Florian Fricke (1944-2001) è stato un grande artista dimostrando di “avere la visione delle cose”: il musicista tedesco ha sempre avuto un grande interesse per le religioni e per il loro potere taumaturgico e curativo: Fricke ha studiato i libri sacri ricercando le verità esoteriche di tutte le dottrine giungendo a una sorta di sincretismo culturale. Questo background filosofico e spirituale si traduce in una concezione musicale misticheggiante: voleva creare con la musica uno stato di catarsi rendendo interiore ciò che era esteriore.

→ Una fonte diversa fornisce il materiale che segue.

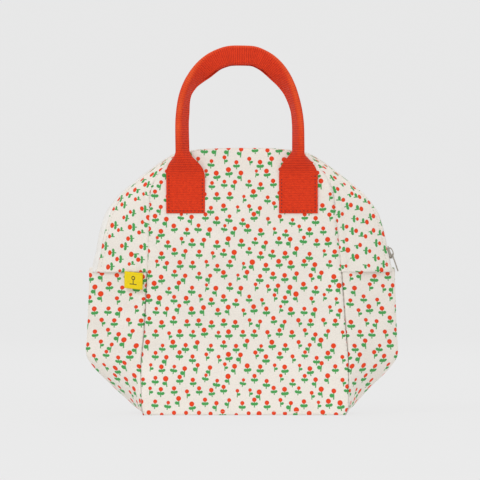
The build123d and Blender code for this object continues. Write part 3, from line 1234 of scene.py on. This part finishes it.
@dataclass
class Zip:
    """The zip over the top: tape and teeth on each half, and topstitching on the facings."""

    form: Form
    finishes: Finishes
    tape_out: float = 10.5
    tape_in: float = 0.9
    tape_t: float = 0.7
    pitch: float = 1.9
    tooth: tuple[float, float, float] = (1.15, 2.7, 1.1)
    teeth_y: float = 1.1
    teeth_drop: float = 0.45
    rough_length: float = 440.0
    stitch_step: float = 3.3
    stitch: tuple[float, float, float] = (2.3, 0.5, 0.5)
    count: int = 300

    def line(self, y: float, drop: float) -> Array:
        """A line along the zip at a given y, drop under the zip's crest."""
        flat = self.form.arch(self.count, lambda angle: drop + 0 * angle)
        return np.stack([flat[:, 0], np.full(len(flat), y), flat[:, 1]], axis=1)

    def upward(self, points: Array) -> Array:
        """The direction out from the zip's arch at each point.

        Args:
            points: places along the zip.

        Returns:
            A unit direction for each.
        """
        out = points - np.array([0, 0, ARCH_Z])
        out[:, 1] = 0
        return out / np.linalg.norm(out, axis=1, keepdims=True)

    def build(self) -> None:
        """Makes both halves of the zip."""
        for face in Face:
            self.tape(face)
            self.teeth(face)
            self.topstitch(face)
            LOG.info("%s half of the zip", face.word)

    def tape(self, face: Face) -> None:
        """The woven tape, tucked under the facing, with a beaded edge.

        Args:
            face: which half of the zip.
        """
        tucked, _ = self.form.facing(face, 1.7, self.count, 44)
        shown = [
            self.line(face.value * y, 0.9 - 0.4 * math.sin(math.pi * y / self.tape_out))
            for y in np.linspace(6.6, self.tape_in, 8)
        ]
        points = np.concatenate([tucked[:, -14:-2:2], np.stack(shown, axis=1)], axis=1)
        run = run_length(points, 0)[:, :1]
        uv = np.stack([np.broadcast_to(run, points.shape[:2]), run_length(points, 1)], axis=2)
        points, uv = oriented(points, uv, points - np.array([0, 0, ARCH_Z]))
        obj = dress(cloth(f"{face.word}_tape", points, uv, self.tape_t), self.finishes.tape)
        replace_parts(across_mouth(obj), f"{face.word}_zip_tape")

    def teeth(self, face: Face) -> None:
        """The row of teeth that locks into the other row, half a pitch away.

        Args:
            face: which half of the zip.
        """
        line = self.line(face.value * self.teeth_y, self.teeth_drop)
        if face is Face.BACK:
            line = line[::-1]
        shift = int(self.count * self.pitch / 2 / self.rough_length) if face is Face.BACK else 0
        line = even(line[shift:], self.count)
        run = [(line, self.upward(line))]
        obj = repeat(f"{face.word}_teeth", Repeat.TOOTH, run, self.pitch, self.tooth, self.finishes.teeth)
        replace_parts(across_mouth(obj), f"{face.word}_zip_teeth")

    def topstitch(self, face: Face) -> None:
        """The stitches along the facing's folded edge.

        Args:
            face: which half of the zip.
        """
        points, _ = self.form.facing(face, 0)
        normals = grid_normals(points)
        if (normals * (points - ARCH_HEART)).sum() < 0:
            normals = -normals
        line, out = points[4:-4, -4], normals[4:-4, -4]
        obj = repeat(
            f"{face.word}_facing_stitches", Repeat.STITCH, [(line + out * 0.05, out)], self.stitch_step, self.stitch,
            self.finishes.seam_thread,
        )
        across_mouth(obj)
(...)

Questo filosofia nei primi album dei Popol Vuh si concretizzava in lunghi e monotoni brani elettronici che miravano a infondere la catarsi nell’ascoltatore mettendolo in contatto con il proprio Io. Sicuramente c’era un approccio profondo e non superficiale nella musica, una cosa oggi non così comune.

Affenstunde” (“L’ora delle scimmie”)– pubblicato nel 1970 dalla Liberty - è un disco “storico” nell’evoluzione della musica elettronica. Fu il primo album in cui venne utilizzato il sintetizzatore Moog (per la precisione il Mood III Modular Synth) in modo artistico e creativo (due anni prima, nel 1968, Wendy Carlos lo aveva usato nel famoso “Switched On Bach” dove aveva adattato con il sintetizzatore e reso “popolari” per il grande pubblico alcune delle arie più note di J.S.Bach).

I Popol Vuh con “Affenstunde” si collocano fra gli esponenti di spicco dell’avanguardia europea e della nascente Musica Cosmica tedesca dei vari Klaus Schulze, Tangerine Dream (gruppo con cui Fricke collaborerà nella pietra miliare “Zeit” suonando il Moog in “Birth Of Liquid Plejades”), Ash Ra Tempel, Mythos e Limbus. Tuttavia l’originalità del progetto e la sua propensione spirituale rispetto ai loro colleghi è evidente. L’album è strutturato in due lunghe composizioni elettroniche: “Ich Mache Einen Spiegel” e “Affenstunde”.

La prima traccia è divisa in tre sezioni, probabilmente estratti di una lunga sessione di improvvisazioni. In “Dream Part 4” ascoltiamo effetti elettronici sperimentali e drone music mentre la successiva “Dream Part 5” è caratterizzata dall’efficace uso delle percussioni da parte di Holger Trulzsch, con Frank Fiedler (al synth) uno degli altri membri dei Popol Vuh. “Dream Part 49” è invece quieta e Cosmica e trasporta la mente in sperduti monasteri tibetani. La title-track “Affenstunde” inizia ancora con percussioni tribali e effetti elettronici finché voci ultraterrene lasciano spazio al Moog di Florian Fricke: a questo punto sull’ascoltatore si schiude il Velo di Maya mostrando la realtà nella sua essenza liberando i vostri demoni personali e mettendovi in relazione con il vostro Dio personale.

Siamo dalle parti di un puro misticismo elettronico che surclassa tutta la new age successiva e anticipa musicisti ambient influenti come Steve Roach. L’intensità e la trascendenza di questa musica non state probabilmente raggiunte da nessuno in seguito. Il successivo “In Den Garten Pharaos” (1971) sarà un altro grande classico mistico e esoterico che confermerà il genio di Florian Fricke. Tuttavia il fascino senza tempo di “Affenstunde” – da alcuni ritenuto ingiustamente un album acerbo – rimane immutato. SI tratta di un diamante grezzo che continua a diffondere la sua luce trascendente ancora oggi. Un album per visionari e viaggiatori Cosmici .

Dopo “In Den Garten PharaosFlorian Fricke ebbe una profonda crisi spirituale che lo portò ad odiare letteralmente la musica elettronica. Vendette così il suo Moog a Klaus Schulze e il suo interesse si spostò verso la purezza incontaminata degli strumenti acustici. Questa nuova fase culminerà con il capolavoro epocale di “Hosianna Mantra” (1972). La carriera della carovana mistica dei Popol Vuh proseguirà a pubblicare capolavori fino a “Einsjager und Siebenjager” (1974). Poi ci sarà una lieve flessione ma la qualità della loro musica resterà in ogni caso (come in “Nosferatu” – 1979 - e “Die Nacht Der Seele” – 1979 -) sempre su ottimi livelli.